Di Francesca Lagatta

I terreni che circondano lo stabilimento tessile ormai dismesso della Marlane di Praia a Mare, ribattezzata dai media “fabbrica dei veleni”, presenterebbero tracce di sostanze di sostanze cancerogene o pericolose, quali cromo totale, cromo esavalente, cadmio, nichel e cobalto. Tracce pericolose sono state ritrovate sia in uno dei condizionatori all’interno della fabbrica, sia nelle falde acquifere. E’ quanto hanno sostenuto ieri mattina i periti nel corso dell’udienza tenutasi nelle aule del tribunale di Paola, dove si sta celebrando il processo Maralne bis. I tecnici hanno depositato una perizia che contiene i risultati di scavi e carotaggi effettuati nel settembre scorso e durati oltre tre settimane.

Tuttavia, i periti nominati dal Gip hanno evidenziato che alcune delle sostanze rinvenute, come il tricloroetilene, non hanno valori allarmanti e pertanto bisogna essere cauti nel parlare di un attuale pericolo di contaminazione, anche se l’area andrebbe comunque bonificata.

Ben diverso è il discorso sull’esistenza o meno di una correlazione tra le sindromi tumorali ed in generale le patologie riscontrate e rappresentate dalle cartelle cliniche degli ex operai e la presenza di sostanze pericolose utilizzata negli anni per la lavorazione dei tessuti. Il nesso deve essere ancora accertato, ma alla luce delle nuove informazioni non può essere escluso a priori.

Marlane bis
Il secondo processo, che vede indagate sette persone, è stato riaperto dal maggiore dei carabinieri Gerardo Lardieri, oggi a capo della polizia giudiziaria di Catanzaro, dopo che il primo iter giudiziario si era chiuso in modo favorevole per tutti e dodici gli imputati, tutti ex dirigenti della fabbrica.

Le indagini hanno previsto dapprima gli scavi e i campionamenti di terreno per l’individuazione di eventuali composti organici, idrocarburi aromatici, composti aromatici policiclici, composti alifatici clorurati cancerogeni e alifatici clorurati, Pcb e amianto dei coloranti azoici, laddove precedentemente erano state indicate zone anomale, mentre la seconda parte delle operazioni è stata effettuata mediante i prelievi e campioni di polveri, sedimenti, fibre e incrostazioni, sottoposte poi alle analisi chimiche.

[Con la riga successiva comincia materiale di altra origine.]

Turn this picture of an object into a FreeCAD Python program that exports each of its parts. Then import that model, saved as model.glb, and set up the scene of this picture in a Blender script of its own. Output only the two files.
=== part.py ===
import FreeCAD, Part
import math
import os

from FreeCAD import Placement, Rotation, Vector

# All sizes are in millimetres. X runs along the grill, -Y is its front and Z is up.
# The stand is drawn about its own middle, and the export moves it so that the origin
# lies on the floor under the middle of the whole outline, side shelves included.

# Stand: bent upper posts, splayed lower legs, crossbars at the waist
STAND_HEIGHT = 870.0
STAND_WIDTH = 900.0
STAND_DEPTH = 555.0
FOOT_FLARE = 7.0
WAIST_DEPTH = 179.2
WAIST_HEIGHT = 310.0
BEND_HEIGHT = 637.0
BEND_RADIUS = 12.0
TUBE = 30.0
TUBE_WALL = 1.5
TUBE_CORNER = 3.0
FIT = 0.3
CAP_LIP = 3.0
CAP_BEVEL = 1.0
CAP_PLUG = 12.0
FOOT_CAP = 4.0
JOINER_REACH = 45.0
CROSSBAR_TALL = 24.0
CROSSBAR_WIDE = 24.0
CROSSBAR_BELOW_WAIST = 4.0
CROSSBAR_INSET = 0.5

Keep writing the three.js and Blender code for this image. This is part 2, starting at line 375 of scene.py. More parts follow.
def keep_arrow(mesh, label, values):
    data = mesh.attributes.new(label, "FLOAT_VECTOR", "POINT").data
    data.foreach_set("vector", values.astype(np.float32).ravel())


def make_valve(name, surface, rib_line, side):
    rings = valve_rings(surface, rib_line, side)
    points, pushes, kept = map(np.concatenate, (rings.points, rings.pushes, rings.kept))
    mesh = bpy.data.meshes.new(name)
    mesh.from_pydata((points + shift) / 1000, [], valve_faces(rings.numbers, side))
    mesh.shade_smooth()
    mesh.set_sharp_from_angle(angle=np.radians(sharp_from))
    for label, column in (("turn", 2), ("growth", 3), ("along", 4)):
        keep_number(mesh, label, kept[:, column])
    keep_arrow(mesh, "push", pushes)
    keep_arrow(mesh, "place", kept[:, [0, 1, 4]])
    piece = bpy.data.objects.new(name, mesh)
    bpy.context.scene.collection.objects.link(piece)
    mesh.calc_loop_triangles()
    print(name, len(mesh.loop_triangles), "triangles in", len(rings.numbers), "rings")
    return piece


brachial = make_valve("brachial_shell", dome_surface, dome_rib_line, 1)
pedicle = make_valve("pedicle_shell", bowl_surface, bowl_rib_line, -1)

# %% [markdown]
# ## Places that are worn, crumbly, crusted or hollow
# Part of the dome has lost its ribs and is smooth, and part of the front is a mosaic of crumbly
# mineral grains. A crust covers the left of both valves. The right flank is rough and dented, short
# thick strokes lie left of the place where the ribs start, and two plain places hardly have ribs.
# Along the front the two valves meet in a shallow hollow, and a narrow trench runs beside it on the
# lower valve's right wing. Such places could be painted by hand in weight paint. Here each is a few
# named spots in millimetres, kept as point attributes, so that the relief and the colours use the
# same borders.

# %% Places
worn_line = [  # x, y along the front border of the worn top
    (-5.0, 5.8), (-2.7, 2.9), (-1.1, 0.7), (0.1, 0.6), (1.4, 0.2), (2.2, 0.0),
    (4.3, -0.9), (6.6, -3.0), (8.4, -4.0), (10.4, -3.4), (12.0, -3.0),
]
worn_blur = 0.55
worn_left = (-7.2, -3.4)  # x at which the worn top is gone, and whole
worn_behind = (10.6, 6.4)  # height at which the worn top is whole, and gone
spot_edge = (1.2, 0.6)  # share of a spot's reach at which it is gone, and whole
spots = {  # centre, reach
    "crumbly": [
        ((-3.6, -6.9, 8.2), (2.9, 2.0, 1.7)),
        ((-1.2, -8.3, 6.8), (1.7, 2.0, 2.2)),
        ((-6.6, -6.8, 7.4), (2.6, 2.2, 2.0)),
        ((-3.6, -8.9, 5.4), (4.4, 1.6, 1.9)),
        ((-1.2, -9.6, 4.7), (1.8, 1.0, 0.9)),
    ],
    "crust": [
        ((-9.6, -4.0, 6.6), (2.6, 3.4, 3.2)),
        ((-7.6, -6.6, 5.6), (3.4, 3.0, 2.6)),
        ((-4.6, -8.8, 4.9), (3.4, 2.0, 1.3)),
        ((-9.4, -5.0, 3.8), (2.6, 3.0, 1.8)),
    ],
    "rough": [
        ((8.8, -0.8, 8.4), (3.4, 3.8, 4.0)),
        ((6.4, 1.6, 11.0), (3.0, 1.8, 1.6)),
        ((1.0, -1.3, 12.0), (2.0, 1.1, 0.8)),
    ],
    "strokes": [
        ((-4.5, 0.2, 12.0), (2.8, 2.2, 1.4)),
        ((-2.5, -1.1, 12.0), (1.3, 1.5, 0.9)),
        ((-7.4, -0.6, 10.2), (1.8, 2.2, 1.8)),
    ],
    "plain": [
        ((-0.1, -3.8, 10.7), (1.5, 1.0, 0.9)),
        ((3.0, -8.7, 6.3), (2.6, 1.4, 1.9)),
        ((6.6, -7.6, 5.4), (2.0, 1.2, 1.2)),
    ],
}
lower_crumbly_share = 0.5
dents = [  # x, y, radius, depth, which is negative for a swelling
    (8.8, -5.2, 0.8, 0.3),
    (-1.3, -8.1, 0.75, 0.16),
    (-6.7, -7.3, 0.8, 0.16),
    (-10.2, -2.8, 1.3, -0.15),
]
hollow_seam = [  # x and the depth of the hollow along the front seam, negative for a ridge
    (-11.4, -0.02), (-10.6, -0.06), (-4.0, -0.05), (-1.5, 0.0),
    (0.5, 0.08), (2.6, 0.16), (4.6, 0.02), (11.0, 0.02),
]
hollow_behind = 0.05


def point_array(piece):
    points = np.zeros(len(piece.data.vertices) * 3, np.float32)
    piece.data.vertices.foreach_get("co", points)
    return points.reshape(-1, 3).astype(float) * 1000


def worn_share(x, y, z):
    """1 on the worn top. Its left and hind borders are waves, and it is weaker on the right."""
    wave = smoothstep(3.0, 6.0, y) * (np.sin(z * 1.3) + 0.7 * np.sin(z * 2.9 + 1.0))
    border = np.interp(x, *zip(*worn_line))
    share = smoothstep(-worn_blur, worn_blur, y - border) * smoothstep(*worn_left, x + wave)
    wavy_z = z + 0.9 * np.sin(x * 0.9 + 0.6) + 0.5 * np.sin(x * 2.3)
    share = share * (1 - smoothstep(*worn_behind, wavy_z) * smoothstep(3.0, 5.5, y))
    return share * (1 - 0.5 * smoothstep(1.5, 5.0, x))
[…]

Cosa era stato ritrovato nell’area della ex fabbrica
In diverse zone del terreno a settembre scorso erano stati rinvenuti bidoni di plastica, bidoni di ferro arrugginiti, copricoperchi di ferro arrugginiti, piccoli dispositivi meccanici detti mandrini, dispositivi metallici detti tronchetti e persino due canali di scolo sotterranei. In altri punti, a una profondità di soli 50 centimetri, le pale meccaniche hanno lasciato intravedere una sorta di stratificazione del terreno. Secondo alcuni periti, quei materiali sulle pareti, misti a sabbia, potrebbero essere i fanghi di cui parlavano alcuni ex operai che in più occasioni avevano confessato di aver ripetutamente sversato i liquami nelle buche sotterranee. Ed oggi gli esiti delle analisi chimiche sembrerebbero confermare in parte le impressioni iniziali.